We use a lot of educational buzz words when we talk about how kids learn at LEADPrep. You hear terms like STEM, project-based learning, design thinking, place-based, flipped learning, and many others.
The most important thing you need to know about LEADPrep is, that at the center of all the jargon, our model is focused on student-centered learning.
Role of the student
In student-centered learning, the student is changed from one who sits and listens passively to one who an active contributor.
Students explore problems, create ideas, research solutions. As learners, they create the learning conditions and outcomes with guidance from their teachers. Learning is captured, reflected upon, and shared.
Courtesy Trevor MacKenzie and Rebecca Bathurst-Hunt
Role of the teacher
Teachers have a different part to play in student-centered learning. They do not fit the traditional stereotype of educators lecturing to a comatose or distracted teen audience.
Teachers are guides and mentors.
Constantly aware of what is going on around them, they interact throughout the class, coaching, supporting, and gathering information.
Then use what they know to be responsive–adapting the learning to foster a culture of learning. Revisions are made to better meet student needs.
Teachers cultivate strategies to support students, to give them space to ask questions, and share the tools they need to get the answers. Teachers are guides, but they also TEACH – they share knowledge, provide resources, and facilitate collaboration.
Role of the WHOLE child
No longer is the education presented in a one-size-fits-all format, with stragglers and outliers left to fend for themselves.
Student-centered education aims to educate the whole person–socially and emotionally, as well as academically.
Students are nurtured, and qualities such as creativity, collaboration, and communication are part of daily classroom interactions.
The emphasis is not only on the product or end result, but also on how the learning was gained, the process used, and the growth made by the learner.
Students are shown how to become lifelong learners, and don’t complain of feeling “stuffed like turkeys on Thanksgiving” by traditional teacher-centered instruction.
Role of frameworks
As in any classroom, there are structures and frameworks that exist to support education.

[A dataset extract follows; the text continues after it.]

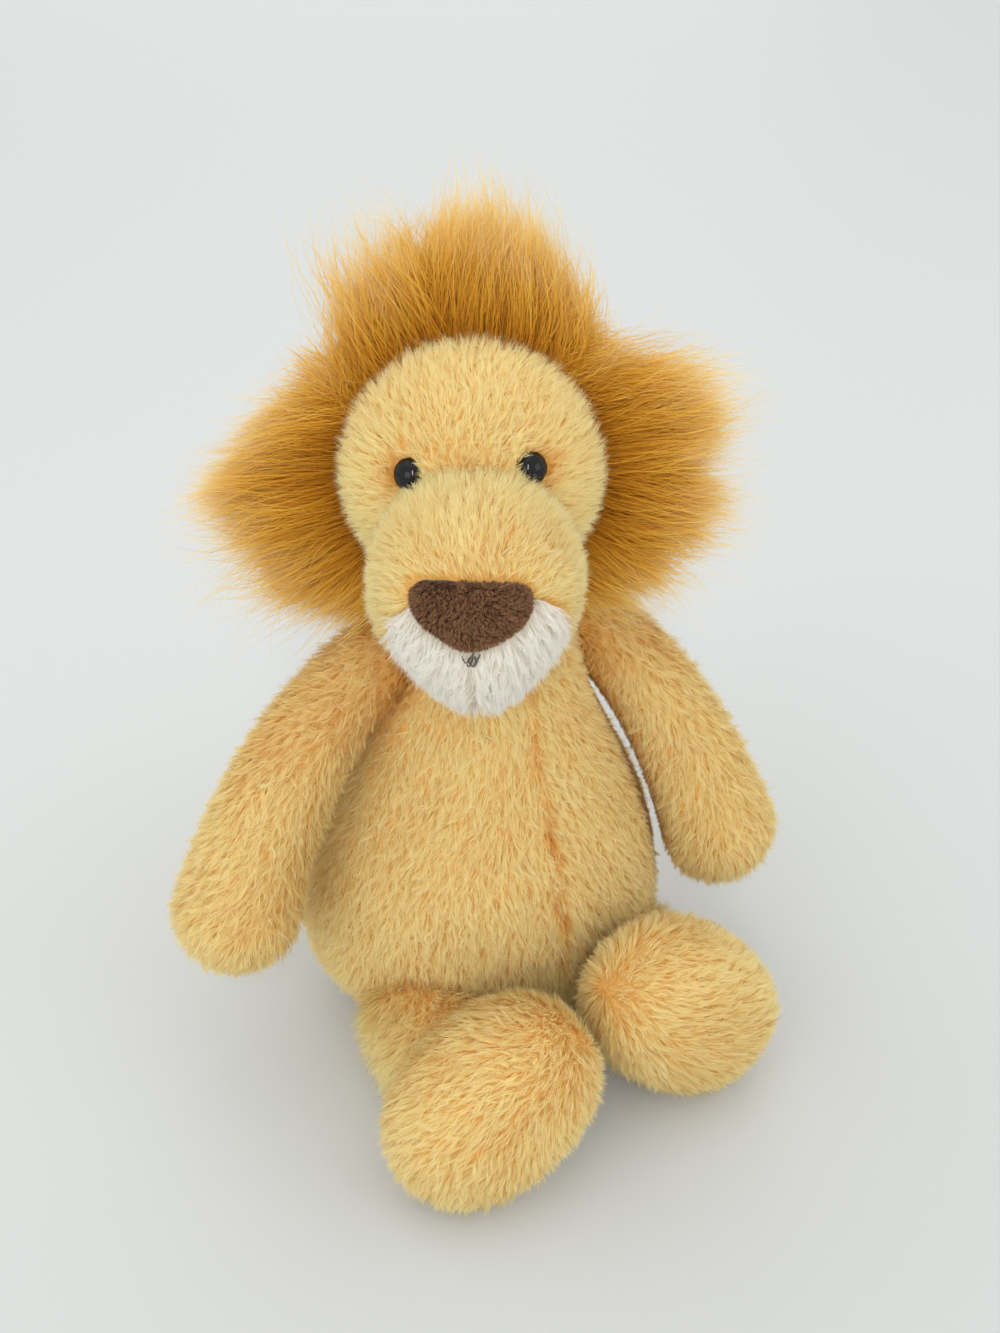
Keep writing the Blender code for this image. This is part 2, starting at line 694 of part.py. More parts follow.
def make_arm(bench, name, side):
    """An arm's cover and stuffing, cut flat where they meet the torso."""
    place = shoulder_placing(side)
    joint = bench.joint(f"shoulder_{name}_joint", place)
    root = place.translation

    def offset(values):
        out, forward, down = values
        return root + Vector((side * out, -forward, -down))

    bow, tip = offset(ARM_BOW[name]), offset(ARM_TIP[name])

    def spine(share):
        return root.lerp(bow, share).lerp(bow.lerp(tip, share), share)

    def girth(share):
        return ARM_ROOT_RADIUS + (ARM_PAW_RADIUS - ARM_ROOT_RADIUS) * share**ARM_SWELL

    length = sum((spine((i + 1) / LIMB_RINGS) - spine(i / LIMB_RINGS)).length for i in range(LIMB_RINGS))

    def shape(direction):
        return limb_point(direction, spine, girth, ARM_ROOT_RADIUS, ARM_PAW_RADIUS, length)

    sewn = bench.cutter(shoulder_dish(name, side))
    cover = as_object(ball(LIMB_SIDES, LIMB_RINGS, shape), f"arm_{name}_cover")
    bench.piece(cover, "body_plush", joint)
    thicken(cover, ARM_WALL)
    cut(cover, sewn)
    form = resized(ball(LIMB_SIDES, LIMB_RINGS, shape), ARM_WALL + STUFFING_GAP)
    stuffing = bench.piece(as_object(form, f"arm_{name}_stuffing"), "polyester_fibre", joint)
    cut(stuffing, sewn)


def shoulder_dish(name, side):
    """What the torso's side takes up as an arm swings past it, turned round the shoulder's axis."""
    place = shoulder_placing(side)
    heading = place.to_3x3() @ Vector((0, 0, 1))
    down = Vector((heading.z * side, 0, -heading.x * side))
    profile = [(0, GAP), (ARM_ROOT_RADIUS, GAP)]
    for i in range(DISH_STEPS + 1):
        away = SHOULDER_SEAT_RADIUS + (SHOULDER_DISH_RADIUS - SHOULDER_SEAT_RADIUS) * i / DISH_STEPS
        at = place.translation + down * away
        rise = 0
        for _ in range(ARC_STEPS):
            height = max(at.z + heading.z * rise, BELLY_HEIGHT)
            beyond = torso_girth_at(height)[0] - abs(at.x + heading.x * rise)
            rise += beyond * abs(heading.x)
        profile.append((away, rise + SHOULDER_CLEARANCE))
    bottom = -SHOULDER_DISH_RADIUS
    profile += [(SHOULDER_DISH_RADIUS, bottom), (0, bottom)]
    return turned(profile, f"arm_{name}_root_cutter", place, SOCKET_SIDES)


def shoulder_cutter(bench, name, side):
    """What flattens the torso where an arm is sewn on."""
    disc = cylinder(SHOULDER_SEAT_RADIUS, 0, OVERRUN)
    return bench.cutter(as_object(disc, f"shoulder_{name}_cutter", shoulder_placing(side)))


def hip_centre(side):
    return Vector((side * LEG_HALF_SPACING, -HIP_FORWARD, HIP_HEIGHT))


def stretch(mesh, direction, reach):
    """Draws the half of a form on the side of DIRECTION out by REACH, with straight walls between."""
    half = [face for face in mesh.faces if face.calc_center_median().dot(direction) > 0]
    drawn = bmesh.ops.extrude_face_region(mesh, geom=half)
    moved = [item for item in drawn["geom"] if isinstance(item, bmesh.types.BMVert)]
    bmesh.ops.translate(mesh, verts=moved, vec=direction * reach)
    bmesh.ops.delete(mesh, geom=half, context="FACES")


def hip_sweep(bench, name, side):
    """The room that a leg takes up as it swings from lying forward to hanging down."""
    radius = LEG_RADIUS + TURNING_GAP
    reach = BELLY_HALF_DEPTH + OVERRUN
    mesh = ball(SOCKET_SIDES, SOCKET_RINGS, lambda direction: direction * radius)
    stretch(mesh, Vector((0, -1, 0)), reach)
    stretch(mesh, Vector((0, 0, -1)), reach)
    room = as_object(mesh, f"hip_{name}_cutter", Matrix.Translation(hip_centre(side)))
    return [bench.cutter(room)]


def foot_point(direction):
    """A pad with full sides: toes at +Z, sole towards -Y."""
    power = FOOT_FULLNESS
    size = (abs(direction.x) ** power + abs(direction.y) ** power + abs(direction.z) ** power) ** (1 / power)
    return Vector(
        (
            FOOT_HALF_WIDTH * direction.x / size,
            FOOT_HALF_DEPTH * direction.y / size,
            FOOT_HALF_LENGTH * direction.z / size,
        )
    )


def foot_ball(name, side, inset):
    """The foot, turned and leaned, standing FLOOR_CUT into the floor before it is moved in or out."""
    turn = rotation("X", -FOOT_LEAN_DEG[name]) @ rotation("Y", -side * FOOT_TOE_IN_DEG[name])
    mesh = ball(FOOT_SIDES, FOOT_RINGS, foot_point)
    bmesh.ops.transform(mesh, matrix=turn, verts=mesh.verts)
    lowest = min(point.co.z for point in mesh.verts)
    place = Vector((side * LEG_HALF_SPACING, -HIP_FORWARD - LEG_REACH[name], -lowest - FLOOR_CUT))
    bmesh.ops.translate(mesh, verts=mesh.verts, vec=place)
    return resized(mesh, inset)


def make_leg(bench, name, side, floor):
    """A leg and its foot. The leg's end is cut by the foot, and both are open to each other."""
    hip = hip_centre(side)
    joint = bench.joint(f"hip_{name}_joint", Matrix.Translation(hip))
    reach = LEG_REACH[name]
    heading = Vector((0, -1, 0))

    def spine(share):
        return hip + heading * (reach * share)

    def shape(direction):
        return limb_point(direction, spine, lambda share: LEG_RADIUS, LEG_RADIUS, LEG_RADIUS, reach)

    foot_room = bench.cutter(as_object(foot_ball(name, side, -GAP), f"foot_{name}_room_cutter"))
    along = Matrix.Translation(hip) @ rotation("X", 90)
    root_low, root_high = -LEG_RADIUS - OVERRUN, 0
    opening = cylinder(LEG_OPENING_RADIUS, root_low, root_high, TURNED_STEPS)
    root = bench.cutter(as_object(opening, f"leg_{name}_root_cutter", along))
    cover = bench.piece(
        as_object(ball(LIMB_SIDES, LIMB_RINGS, shape), f"leg_{name}_cover"), "body_plush", joint
    )
    thicken(cover, LEG_WALL)
    cut(cover, foot_room, root, floor)
    form = resized(ball(LIMB_SIDES, LIMB_RINGS, shape), LEG_WALL + STUFFING_GAP)
    stuffing = bench.piece(as_object(form, f"leg_{name}_stuffing"), "polyester_fibre", joint)
    cut(stuffing, foot_room)

    ankle = cylinder(LEG_OPENING_RADIUS, 0, reach, TURNED_STEPS)
    opened = bench.cutter(as_object(ankle, f"foot_{name}_opening_cutter", along))
    cover = bench.piece(as_object(foot_ball(name, side, 0), f"foot_{name}_cover"), "body_plush", joint)
    thicken(cover, FOOT_WALL)
    cut(cover, opened, floor)
    form = foot_ball(name, side, FOOT_WALL + STUFFING_GAP)
    bench.piece(as_object(form, f"foot_{name}_stuffing"), "polyester_fibre", joint)


def make_tail(bench, floor):
    """A cord of plush from the back of the seat, and the tuft at its end, which rests on the floor."""
    back = torso_girth_at(TAIL_HEIGHT)[1] + TAIL_RADIUS * TAIL_STAND_OFF_SHARE
    root = Vector((0, back, TAIL_HEIGHT))
    joint = bench.joint("tail_joint", Matrix.Translation(root))
    start, curl = math.radians(TAIL_HEADING_DEG), math.radians(TAIL_CURL_DEG)
    bend = TAIL_LENGTH / curl

    def spine(share):
        """An arc that starts towards +Y and curls to the lion's left."""
        angle = start + curl * share
        return root + Vector(
            (bend * (math.cos(start) - math.cos(angle)), bend * (math.sin(angle) - math.sin(start)), 0)
        )

    def shape(direction):
        return limb_point(direction, spine, lambda share: TAIL_RADIUS, TAIL_RADIUS, TAIL_RADIUS, TAIL_LENGTH)

    end = spine(1)
    heading = (end - spine(1 - GAP)).normalized()
    middle = end + heading * (TUFT_LENGTH / 2 - TAIL_RADIUS)
    place = frame_along(heading, Vector((middle.x, middle.y, TUFT_RADIUS - FLOOR_CUT)))

    def tuft_point(direction):
        """A drop, drawn out to a point where the cord ends and full behind."""
        share = math.acos(max(-1, min(1, direction.z))) / math.pi
        slim = math.sin(math.pi * (1 - share) ** (1 / TUFT_POINT_SHARE)) if share < 1 else 0
        flat = Vector((direction.x, direction.y, 0))
        if flat.length > 0:
            flat.normalize()
        along = TUFT_LENGTH / 2 * math.cos(math.pi * share)
        return flat * (TUFT_RADIUS * max(slim, 0)) + Vector((0, 0, along))

    room = bench.cutter(
        as_object(resized(ball(LIMB_SIDES, LIMB_RINGS, tuft_point), -GAP), "tuft_room_cutter", place)
    )
    tail = bench.piece(as_object(ball(LIMB_SIDES, LIMB_RINGS, shape), "tail_cord"), "body_plush", joint)
    cut(tail, room)
    tuft = bench.piece(
        as_object(ball(LIMB_SIDES, LIMB_RINGS, tuft_point), "tail_tuft", place), "mane_pile", joint
    )
    cut(tuft, floor)


def main():
    clear_scene()
    bench = Bench()
    sweeps = [cutter for name, side in SIDES.items() for cutter in hip_sweep(bench, name, side)]
    shoulders = [shoulder_cutter(bench, name, side) for name, side in SIDES.items()]
    floor = make_torso(bench, sweeps, shoulders)
    pivot = Matrix.Translation(NECK) @ rotation("Z", HEAD_TURN_DEG)
    turn = bench.joint("neck_turn_joint", Matrix.Translation(NECK))
    nod = bench.joint("neck_nod_joint", pivot, turn)
    make_neck_wad(bench, turn)
    level, head, head_room, socket = make_head(bench, nod)
    make_mane(bench, level, head, nod, head_room, socket)
    for name, side in SIDES.items():
        make_arm(bench, name, side)
        make_leg(bench, name, side, floor)
    make_tail(bench, floor)


main()
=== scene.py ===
"""The looks of the plush lion: pile, mane, eyes, nose and light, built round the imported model."""

from math import ceil, cos, pi, radians, sin

import bmesh
import bpy
import numpy as np
from mathutils import Matrix, Vector
from mathutils.bvhtree import BVHTree
from mathutils.kdtree import KDTree
from numpy.linalg import norm


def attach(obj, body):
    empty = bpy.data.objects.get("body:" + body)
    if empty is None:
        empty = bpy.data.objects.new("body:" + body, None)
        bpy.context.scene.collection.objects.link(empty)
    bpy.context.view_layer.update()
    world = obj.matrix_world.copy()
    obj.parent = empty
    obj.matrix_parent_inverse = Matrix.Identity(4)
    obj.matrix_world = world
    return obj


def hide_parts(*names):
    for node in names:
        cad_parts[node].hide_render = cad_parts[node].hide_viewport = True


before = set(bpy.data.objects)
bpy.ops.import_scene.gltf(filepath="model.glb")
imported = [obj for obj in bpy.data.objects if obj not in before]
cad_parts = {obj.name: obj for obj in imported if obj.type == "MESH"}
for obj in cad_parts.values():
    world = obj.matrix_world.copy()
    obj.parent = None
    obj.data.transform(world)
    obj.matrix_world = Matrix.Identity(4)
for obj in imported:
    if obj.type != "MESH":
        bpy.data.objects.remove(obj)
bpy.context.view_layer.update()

RNG = np.random.default_rng(7)

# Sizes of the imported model, in metres
NECK = np.array((0, 0, 0.142))
NECK_RADIUS = 0.025
HEAD_RADIUS = 0.0335
HEAD_TURN = radians(-24)
MUZZLE = np.array((0, -0.0318, -0.0237))
MUZZLE_HALF = np.array((0.0258, 0.0330, 0.0285))
HEAD = (
    Matrix.Translation(NECK)
    @ Matrix.Rotation(HEAD_TURN, 4, "Z")
    @ Matrix.Translation((-0.0021, -0.003, 0.035))
    @ Matrix.Rotation(radians(-12), 4, "X")
    @ Matrix.Rotation(radians(-3), 4, "Y")
)
SIDES = {"left": 1, "right": -1}


def placed(matrix, points):
    m = np.array(matrix)
    return points @ m[:3, :3].T + m[:3, 3]


def turned(matrix, vectors):
    return vectors @ np.array(matrix)[:3, :3].T


def clamp(values):
    return np.clip(values, 0, 1)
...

But the teacher and students have learned to break free of them if they do not serve the learning process.
Standards do not SOLELY drive the learning. Often students are learning different things, with student choice, within a unifying theme.
Teachers use strategies and routines to help students to go through design-thinking steps useful to their learning: identify a challenge, gather information, generate potential solutions, refine ideas, and test solutions.
Although students might be working on uniquely personalized projects, they learn from one another throughout the process as they share their work.
Ultimately, the goal of student-centered learning should always be to empower students to continue wondering and seeking their own answers.